## START Dataset section

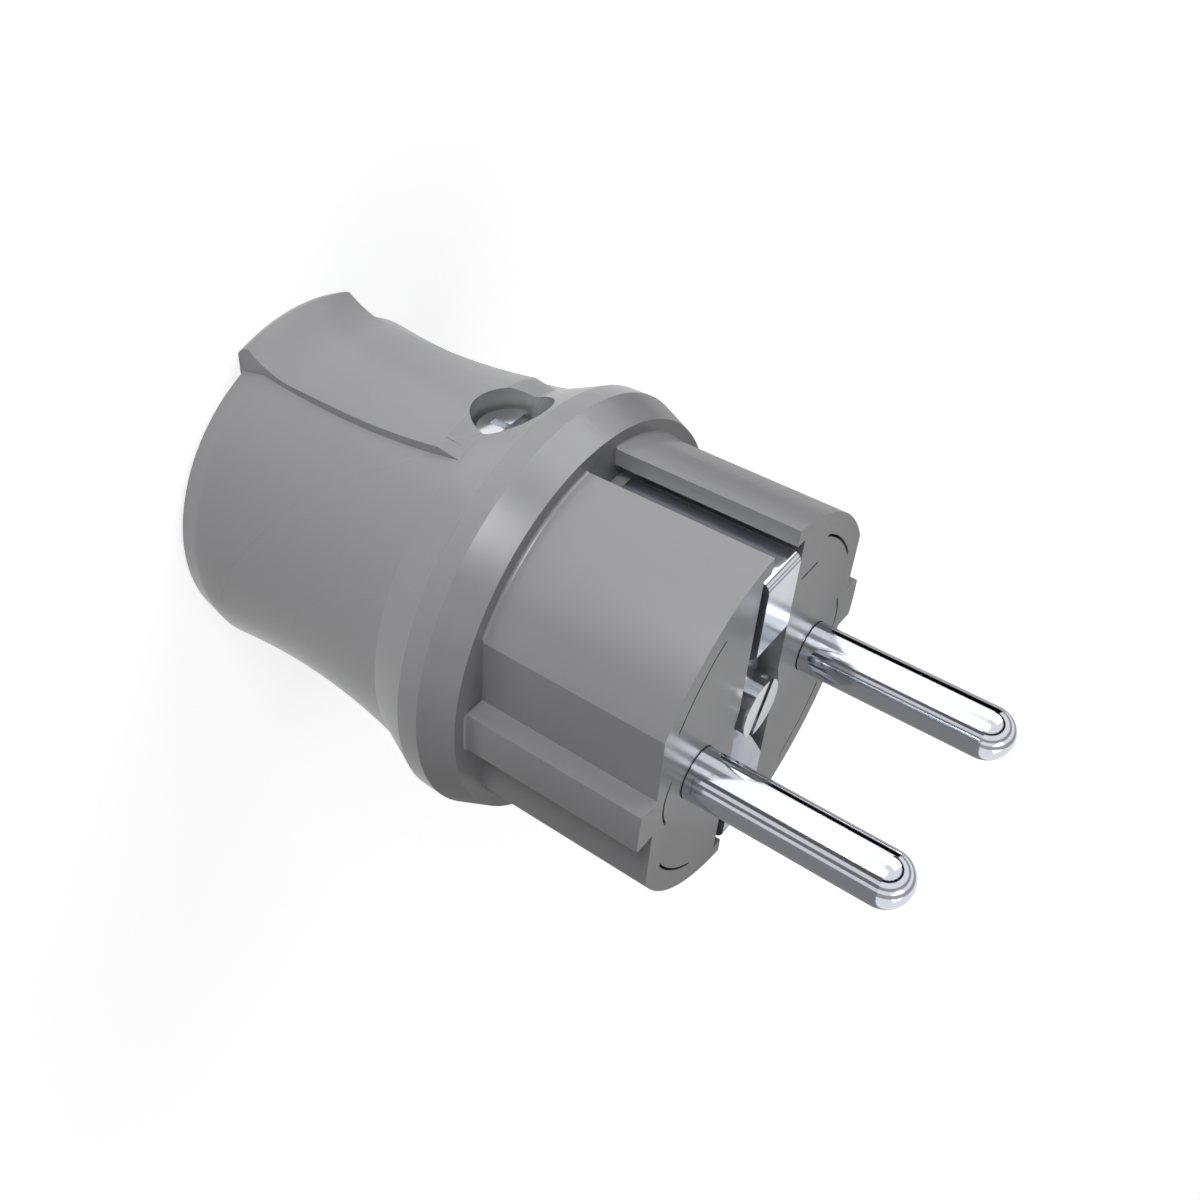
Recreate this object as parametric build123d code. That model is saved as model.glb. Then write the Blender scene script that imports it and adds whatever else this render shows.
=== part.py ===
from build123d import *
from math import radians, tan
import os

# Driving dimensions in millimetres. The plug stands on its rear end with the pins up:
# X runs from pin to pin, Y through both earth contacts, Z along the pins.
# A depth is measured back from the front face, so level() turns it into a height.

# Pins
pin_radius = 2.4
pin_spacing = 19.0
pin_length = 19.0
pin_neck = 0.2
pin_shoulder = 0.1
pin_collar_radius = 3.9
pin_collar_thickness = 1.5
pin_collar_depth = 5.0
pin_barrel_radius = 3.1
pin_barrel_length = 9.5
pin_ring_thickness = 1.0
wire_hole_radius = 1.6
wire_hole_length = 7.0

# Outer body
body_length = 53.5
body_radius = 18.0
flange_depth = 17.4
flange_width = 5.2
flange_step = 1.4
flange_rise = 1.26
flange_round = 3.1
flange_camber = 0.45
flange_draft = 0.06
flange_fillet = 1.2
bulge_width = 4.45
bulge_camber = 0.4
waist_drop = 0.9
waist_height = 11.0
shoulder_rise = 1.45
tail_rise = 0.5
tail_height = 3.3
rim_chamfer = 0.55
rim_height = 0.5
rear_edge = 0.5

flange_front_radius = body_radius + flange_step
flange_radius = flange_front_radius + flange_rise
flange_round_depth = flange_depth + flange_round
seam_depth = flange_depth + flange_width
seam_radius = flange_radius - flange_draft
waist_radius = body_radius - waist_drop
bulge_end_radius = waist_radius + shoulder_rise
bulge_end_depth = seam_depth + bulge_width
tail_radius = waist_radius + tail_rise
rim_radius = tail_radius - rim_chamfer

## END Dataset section

◆ Objective
What is needed is an exact copy of the lines from the start of the listing through the line where "rear_edge = 0.5" sits, please, both end lines included and nothing more.

◆ Answer to this problem
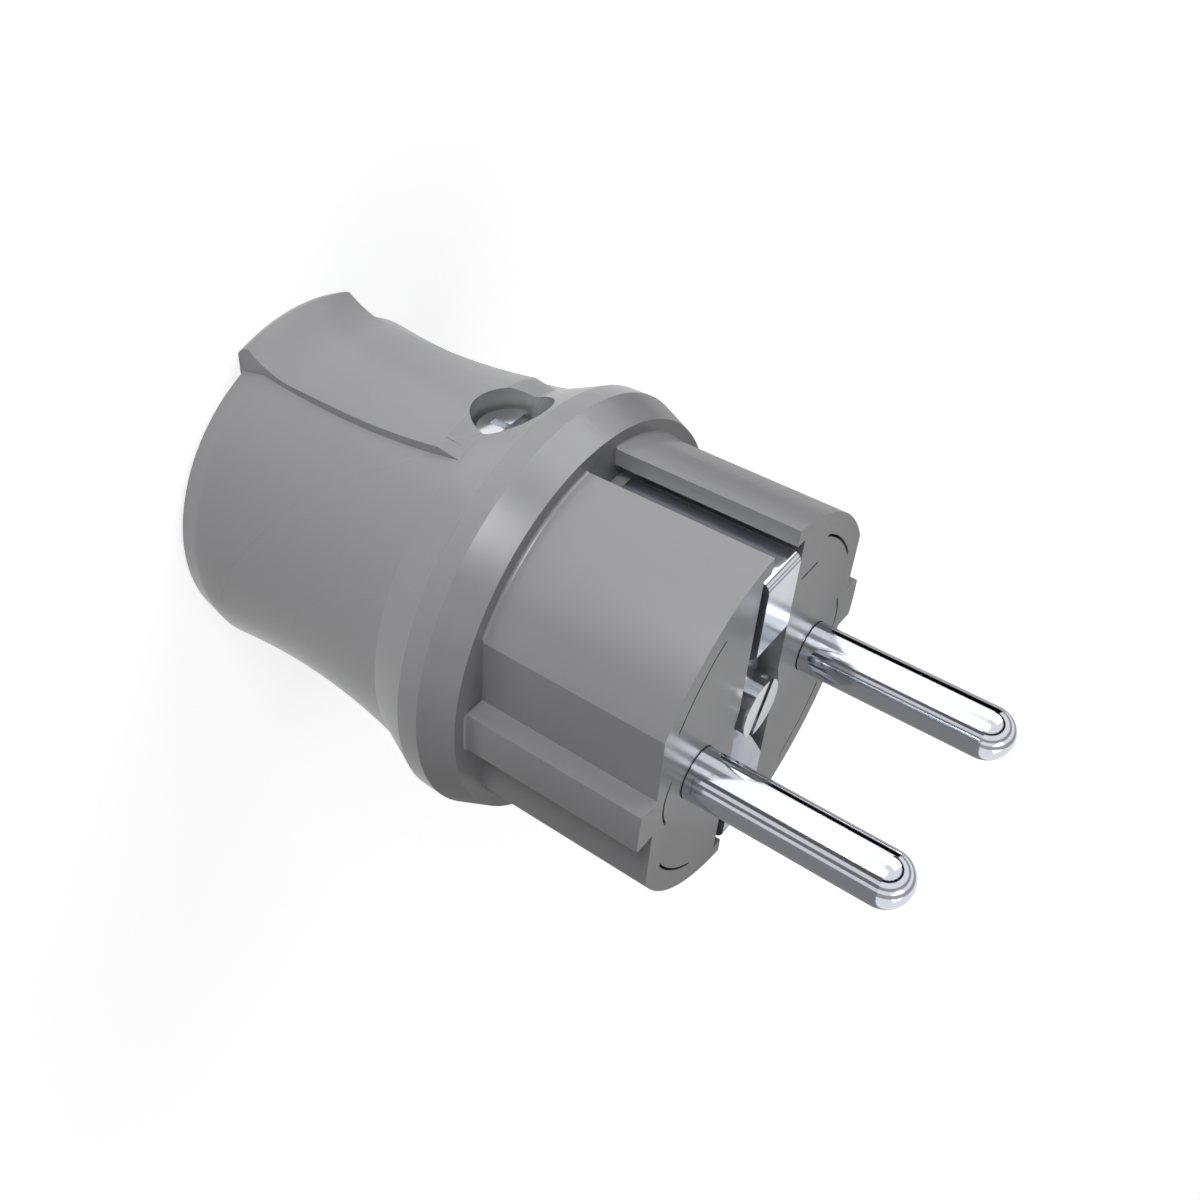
Recreate this object as parametric build123d code. That model is saved as model.glb. Then write the Blender scene script that imports it and adds whatever else this render shows.
=== part.py ===
from build123d import *
from math import radians, tan
import os

# Driving dimensions in millimetres. The plug stands on its rear end with the pins up:
# X runs from pin to pin, Y through both earth contacts, Z along the pins.
# A depth is measured back from the front face, so level() turns it into a height.

# Pins
pin_radius = 2.4
pin_spacing = 19.0
pin_length = 19.0
pin_neck = 0.2
pin_shoulder = 0.1
pin_collar_radius = 3.9
pin_collar_thickness = 1.5
pin_collar_depth = 5.0
pin_barrel_radius = 3.1
pin_barrel_length = 9.5
pin_ring_thickness = 1.0
wire_hole_radius = 1.6
wire_hole_length = 7.0

# Outer body
body_length = 53.5
body_radius = 18.0
flange_depth = 17.4
flange_width = 5.2
flange_step = 1.4
flange_rise = 1.26
flange_round = 3.1
flange_camber = 0.45
flange_draft = 0.06
flange_fillet = 1.2
bulge_width = 4.45
bulge_camber = 0.4
waist_drop = 0.9
waist_height = 11.0
shoulder_rise = 1.45
tail_rise = 0.5
tail_height = 3.3
rim_chamfer = 0.55
rim_height = 0.5
rear_edge = 0.5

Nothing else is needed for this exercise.